Time is the warrant’s enemy. Five years sounds long, but it is not. First 18 months: identify and negotiate a target. Three months: shareholder vote and merger closing. That leaves roughly 3.5 years for the merged company to perform. If the merged company trades below the strike for those 3.5 years, the warrant never gets exercised and expires. Time decay is relentless. A warrant that is at the money (share price at $11.50) six months before expiration is nearly worthless, because there is almost no time for the share to move above the strike. That is why early SPAC investors who hold through merger and into the merged company’s first year of operation often sell their warrants relatively early — capturing whatever premium exists before time value evaporates.
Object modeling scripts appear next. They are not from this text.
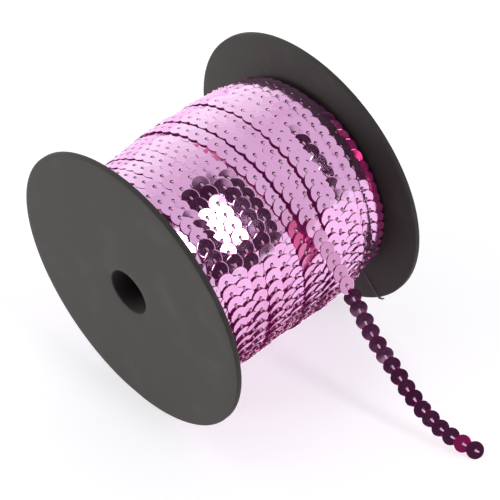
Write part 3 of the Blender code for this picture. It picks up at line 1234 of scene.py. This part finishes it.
@dataclass
class LooseEnd:
    """The free end of the trim, from the roll down to its cut end on the floor, in millimetres."""

    film: bpy.types.Material
    thread: bpy.types.Material
    pitch: float = 4.62
    width: float = 6.0
    tilt: float = 3.6
    level_way: tuple[float, float] = (-0.4568, -0.4818)  # the level way that its faces turn to
    most_turn: float = 0.664  # sine of how far they turn there, well above the floor
    turn_height: float = 3.4  # over this height they turn up flat, down to floor_height
    floor_height: float = 0.3
    route: tuple[tuple[float, float, float], ...] = (
        (6.8, -34.3, 72.1),
        (8.2, -39.0, 64.9),
        (9.4, -44.6, 56.7),
        (9.9, -50.5, 48.4),
        (10.3, -56.2, 40.6),
        (10.9, -61.4, 34.0),
        (12.2, -67.0, 27.1),
        (13.2, -72.7, 20.5),
        (14.6, -78.9, 14.1),
        (16.9, -85.4, 8.2),
        (19.9, -91.5, 4.4),
        (22.6, -96.6, 2.1),
    )
    near_count: int = 6  # sequins that still lean as on the roll, with their own way and tone
    near_way: tuple[float, float, float] = (0.0, -0.61, 0.79)
    near_tone: float = 0.2
    start_gap: float = 0.6  # from the route's start to the first sequin's middle
    end_gap: float = 1.4
    shift_noise: float = 0.12
    lean_noise: float = 2.0  # degrees
    tilt_noise: float = 0.5
    tone_noise: float = 0.03  # also its mean
    seed: int = 31
    line_points: int = 400
    path_step: int = 8  # every so many of them is given as the cord's path

    def smooth(self, count: int) -> np.ndarray:
        """Points on the Catmull-Rom curve through the route."""
        p = np.array(self.route)
        p = np.vstack([2 * p[0] - p[1], p, 2 * p[-1] - p[-2]])
        at = np.linspace(0.0, len(self.route) - 1.0, count)
        i = np.minimum(at.astype(int), len(self.route) - 2)
        t = (at - i)[:, None]
        a, b, c, d = p[i], p[i + 1], p[i + 2], p[i + 3]
        bend, twist = 2 * a - 5 * b + 4 * c - d, 3 * b - a - 3 * c + d
        return 0.5 * (2 * b + (c - a) * t + bend * t**2 + twist * t**3)

    def build(self) -> None:
        line = self.smooth(self.line_points)
        run = np.concatenate([[0.0], np.cumsum(np.linalg.norm(np.diff(line, axis=0), axis=1))])
        length = run[-1]
        count = round((length - self.start_gap - self.end_gap) / self.pitch) + 1
        rng = np.random.default_rng(self.seed)
        at = np.linspace(self.start_gap, length - self.end_gap, count)
        at = at + rng.normal(0.0, self.shift_noise, count)
        place = np.stack([np.interp(at, run, line[:, k]) for k in range(3)], axis=1)
        ahead = np.stack([np.interp(at, run, np.gradient(line[:, k], run)) for k in range(3)], axis=1)
        slope = np.clip((place[:, 2] - self.floor_height) / self.turn_height, 0.0, self.most_turn)
        out = np.column_stack([np.outer(slope, unit(np.array(self.level_way))), np.sqrt(1.0 - slope**2)])
        out[: self.near_count] = self.near_way
        lean = rng.normal(0.0, self.lean_noise, count)
        tilt = self.tilt + rng.normal(0.0, self.tilt_noise, count)
        tone = np.clip(rng.normal(self.tone_noise, self.tone_noise, count), 0.0, 1.0)
        tone[: self.near_count] = self.near_tone
        tone[-2] = 1.0
        spots = Spots.from_way(place, ahead, out, tilt, lean, tone)
        sequins, stitches = lay_sequins("loose_end", spots, self.film, self.thread, "loose_end")
        LOG.info("loose end: %.1f mm, %d sequins", length, count)


def main() -> None:
    """Build the camera and the loose end, then the spool, the roll and the room."""
    logging.basicConfig(level=logging.INFO, format="%(name)s %(message)s")
    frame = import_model()
    PhotoCamera().build()
    film = SequinFilm().build()
    thread = SewingThread().build()
    plastic = SpoolPlastic().build()
    LooseEnd(film, thread).build()
    for side in FlangeSide:
        Flange(side, plastic).build()
    # The lip is given a paler grey than the flange, a painted highlight along its raised crest.
    lip_highlight_plastic = SpoolPlastic(name="lip_painted_highlight_polystyrene", body="#76736F", worn="#85827E").build()
    SlitLip(lip_highlight_plastic).build()
    core = frame["nodes"]["core_tube"]
    core.data.materials.clear()
    core.data.materials.append(plastic)
    WoundTrim(film, thread).build()
    Studio().build()


if __name__ == "__main__":
    main()
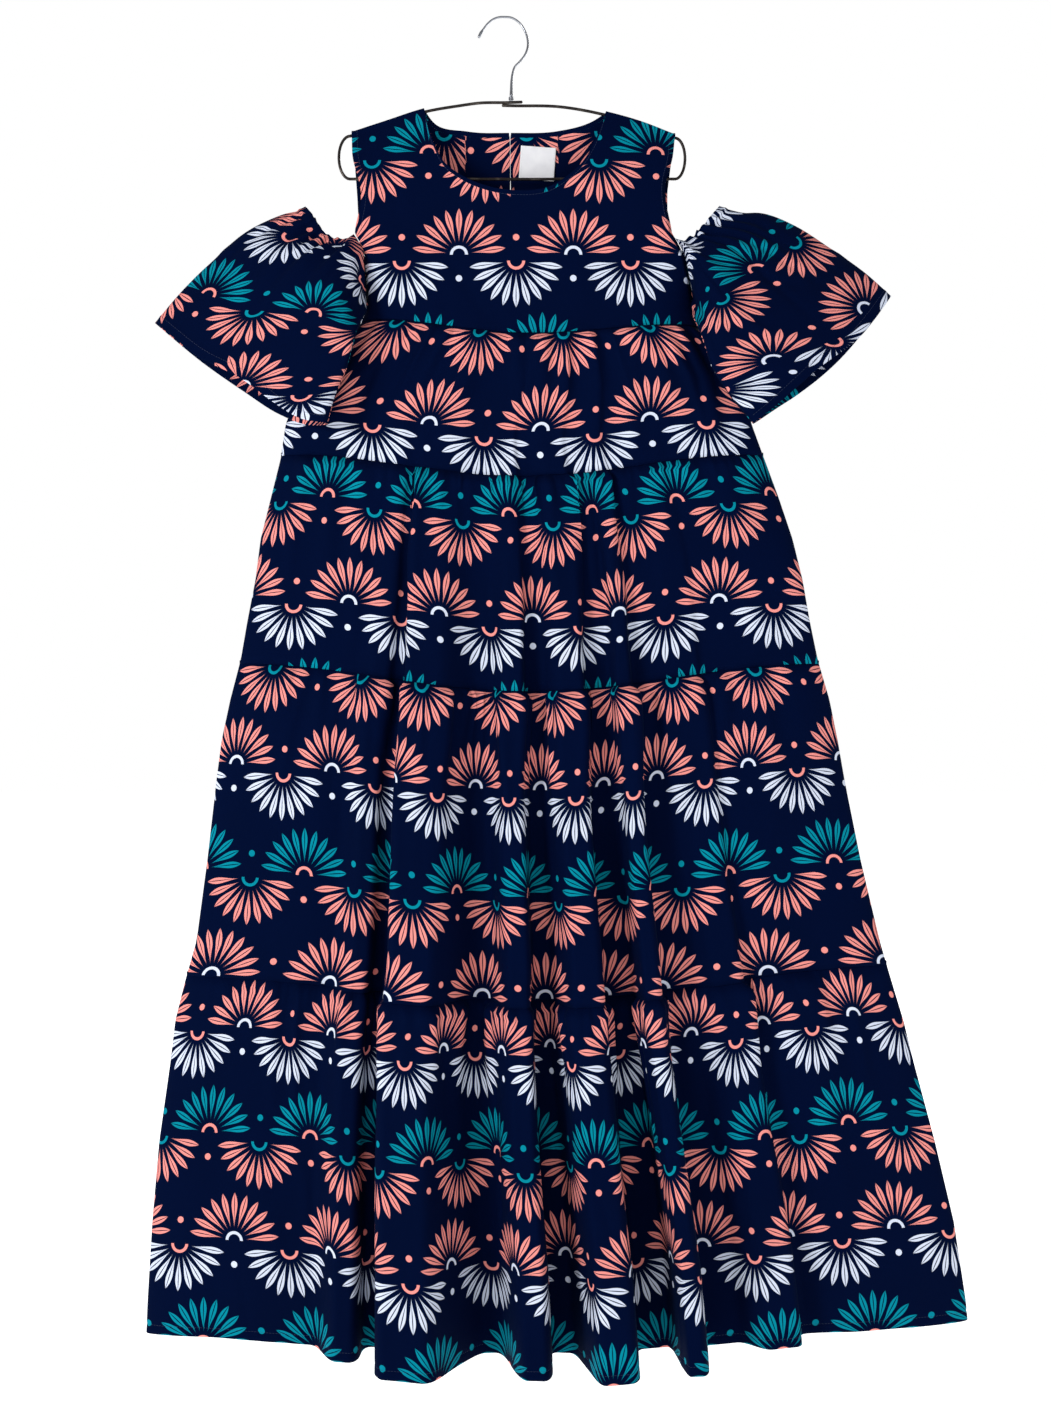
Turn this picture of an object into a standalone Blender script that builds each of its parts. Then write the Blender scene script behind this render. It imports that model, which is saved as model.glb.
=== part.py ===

Cyclical mechanics. Boom: QDRO finds a hot fintech company eager to go public, merger closes with strong investor appetite, share price rises to $14 or beyond, QADRW warrants become valuable and trade at significant premium to intrinsic value, early warrant holders capture gains. Bust: QDRO struggles to find a target, or finds one in a sector that falls out of favor (crypto regulation tightens, fintech lending scrutinized), merged company’s share price stalls at $10.50, QADRW warrants approach expiration worthless, holders realize losses. The margin between those outcomes is thin. It is measured in sector sentiment, regulatory tone, and management execution.

What to watch. When QDRO announces a target. Redemption rate when shareholders vote on the merger. Post-merger trading and whether the share holds the trust value floor or trades below. Sector momentum — if digital currency or fintech becomes a political hot potato or regulatory target, the merged company faces headwinds regardless of execution. The warrant has no intrinsic value until the underlying stock moves above $11.50; until then, it is a speculative bet on the sector and the company’s future.